И вот эта-то публика и явилась ценительницей чеховских «новых форм», которые ей показали со сцены. Ничего другого и не могло произойти, кроме того, что произошло.
С первых же сцен началось недоумение. Актеры говорили на непонятном языке недоступные пониманию публики вещи. Никто не смешил, никто не раздирал душу.
Герой — какой-то неизвестный молодой человек, вздыхающий по «новым формам» и страдающий оттого, что у него из литературы ничего не выходит.
Наивная провинциальная девушка… Известный писатель, пожилая актриса… Скучный доктор, скучный сельский учитель, жена его, пьющая водку…
Требовать от этой публики, чтобы она разглядела ту тихую, незримую трагедию, которая витает над жизнью этих людей, было бы даже несправедливо.

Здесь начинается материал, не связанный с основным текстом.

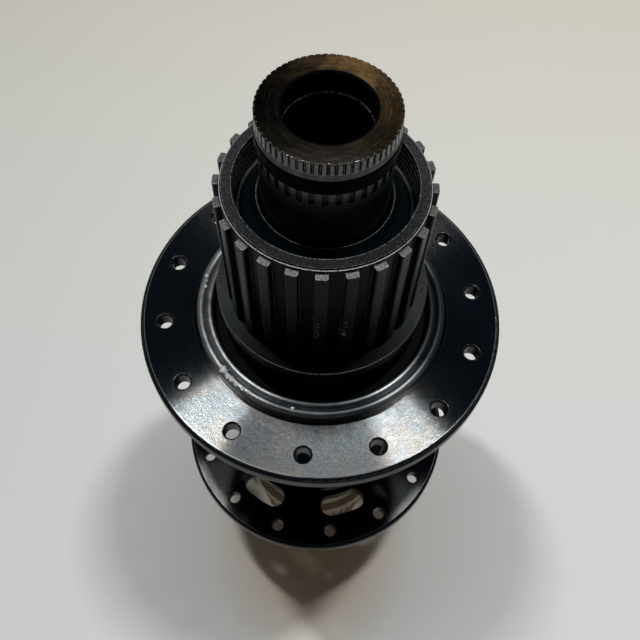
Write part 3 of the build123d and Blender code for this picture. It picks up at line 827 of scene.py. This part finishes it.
def make_lamp(name, place, target, size, power, colour):
    """One area lamp, turned to face its target."""
    data = bpy.data.lights.new(name, "AREA")
    data.shape = "RECTANGLE"
    data.size, data.size_y = size
    data.energy = power
    data.color = colour
    lamp = bpy.data.objects.new(name, data)
    lamp.location = place
    lamp.rotation_mode = "QUATERNION"
    lamp.rotation_quaternion = (Vector(target) - Vector(place)).to_track_quat("-Z", "Y")
    scene.collection.objects.link(lamp)


# Room. A height in it is the sine of the angle above the horizon.

WALL_HEIGHT = 0.30
WALL_COLOUR = (1.0, 0.80, 0.60, 1.0)
CEILING_HEIGHT = 0.75
CEILING_COLOUR = (0.62, 0.88, 1.0, 1.0)
DIMMING_HEIGHT = (0.35, 0.75)
ROOM_STRENGTH = (0.22, 0.02)
LOW_GLINT_HEIGHT = (0.06, 0.16)


def make_world():
    """A room with warm walls and a dark ceiling, and a pale backdrop for the camera and for low glints."""
    world = bpy.data.worlds.new("room")
    world.use_nodes = True
    g = Tree(world.node_tree)
    room = g.tree.nodes["Background"]
    height = g.split(g.add("TexCoord").outputs["Generated"])[2]
    g.link(g.span(height, DIMMING_HEIGHT, ROOM_STRENGTH), room.inputs["Strength"])
    hue = g.add("ValToRGB")
    g.link(height, hue.inputs[0])
    wall, ceiling = hue.color_ramp.elements
    wall.position = WALL_HEIGHT
    wall.color = WALL_COLOUR
    ceiling.position = CEILING_HEIGHT
    ceiling.color = CEILING_COLOUR
    g.link(hue.outputs[0], room.inputs["Color"])

    path = g.add("LightPath")
    low_glints = g.product(path.outputs["Is Glossy Ray"], g.fade(height, LOW_GLINT_HEIGHT))
    backdrop = g.add("Background")
    g.put(backdrop.inputs["Color"], BACKDROP)
    choose = g.add("MixShader")
    g.link(g.larger(path.outputs["Is Camera Ray"], low_glints), choose.inputs[0])
    g.link(room.outputs[0], choose.inputs[1])
    g.link(backdrop.outputs[0], choose.inputs[2])
    g.link(choose.outputs[0], g.tree.nodes["World Output"].inputs["Surface"])
    scene.world = world


make_camera()
dress_nodes()
make_grease()
make_floor()
make_world()
for lamp_name, settings in LAMPS.items():
    make_lamp(lamp_name, *settings)

scene.view_settings.view_transform = "Standard"
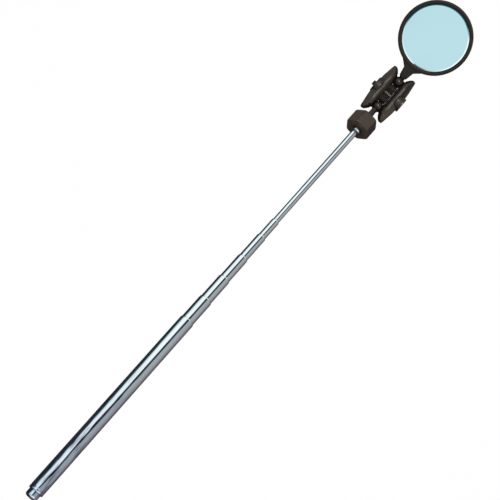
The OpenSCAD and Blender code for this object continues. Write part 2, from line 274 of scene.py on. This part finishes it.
def mirror_material():
    """Silvered glass whose ground edge gets a painted dark blue-green reflection where it looks to the far left.
    """
    m, n = new_material("mirror_glass")
    haze = n.noise(n.stretch((18, 18, 18)), 1.0, 3.0, 0.5)
    specks = n.noise(n.stretch((1, 1, 1)), 900, 2.0)
    colour = n.mix(n.span(haze, 0.3, 0.7, 0.0, 1.0), srgb(238, 247, 248), srgb(244, 251, 252))
    coords = n.add("ShaderNodeTexCoord")
    facing = n.add("ShaderNodeVectorMath", operation="DOT_PRODUCT")
    n.link(coords.outputs["Normal"], facing.inputs[0])
    facing.inputs[1].default_value = head_axis.cross(side_axis)
    ground = n.span(facing.outputs["Value"], 0.993, 0.999, 1.0, 0.0)
    split = n.add("ShaderNodeSeparateXYZ")
    n.link(coords.outputs["Reflection"], split.inputs["Vector"])
    from_head = n.math("ADD", split.outputs["X"], HEAD_VIEW_X)
    leftward = n.math("MULTIPLY", split.outputs["Y"], 0.97)
    far_left = n.math("ADD", n.math("MULTIPLY", from_head, 2.35), leftward)
    # Painted reflection: the ground edge turns dark blue-green where it reflects towards the far left.
    painted_edge_reflection = n.math("MULTIPLY", ground, n.span(far_left, 0.15, 0.45, 0.0, 1.0))
    colour = n.mix(painted_edge_reflection, colour, (0.035, 0.15, 0.17))
    rough = n.math("ADD", n.span(haze, 0.3, 0.7, 0.015, 0.045), n.span(specks, 0.72, 0.8, 0.0, 0.1))
    n.principled(Base_Color=colour, Metallic=1.0, Roughness=rough)
    return m


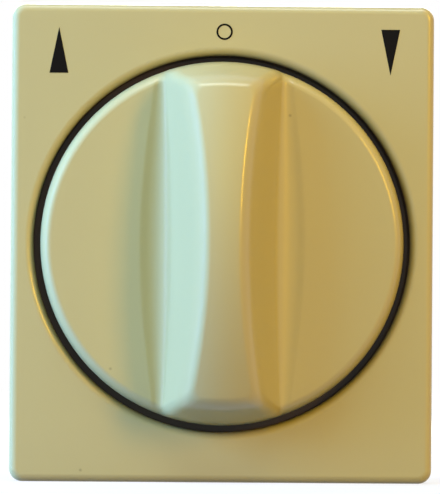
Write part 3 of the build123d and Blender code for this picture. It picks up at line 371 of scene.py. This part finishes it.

И, выслушав акт и часть второго, левкеевская публика почувствовала себя оскорбленной. Кроме того, эта публика была невоспитанная. Другая публика, если б даже нашла пьесу неудачной, плохой, из уважения к автору — проводила бы ее молчанием. Это был бы неуспех, но в этом не было бы ничего обидного. Не нравится. Что с этим поделаешь? Дело вкуса.
Но тут было иначе. Невоспитанная публика захотела показать и даже подчеркнуть свою невоспитанность.
К моему большому счастью, я этого своими глазами не видел. Но люди, которые пришли после спектакля, рассказали мне вещи, которым я не хотел верить.
Во время представления зрители первых рядов демонстративно поворачивались спиной к сцене, громко разговаривали с знакомыми, смеялись, шипели, свистали.
Как должны были реагировать на это актеры? Нужно знать, что такое актер на сцене. Это барометр, чутко воспринимающий все происходящее в зрительной зале.
И, уж конечно, всякое настроение и всякая игра должны были пойти к черту. Сначала недоумение, потом обида, досада, отчаяние, растерянность и «всеобщая паника», как определил сам Чехов.
Потом он кому-то писал, что актеры играли ужасно, ролей не знали и проч. и что будто бы игра была так плоха, что через нее нельзя было разглядеть самой пьесы.
Но тут он был несправедлив. Актеры просто растерялись. Они никогда ничего подобного не испытали. В зале сидела чужая публика, которая и вела себя по-чужому.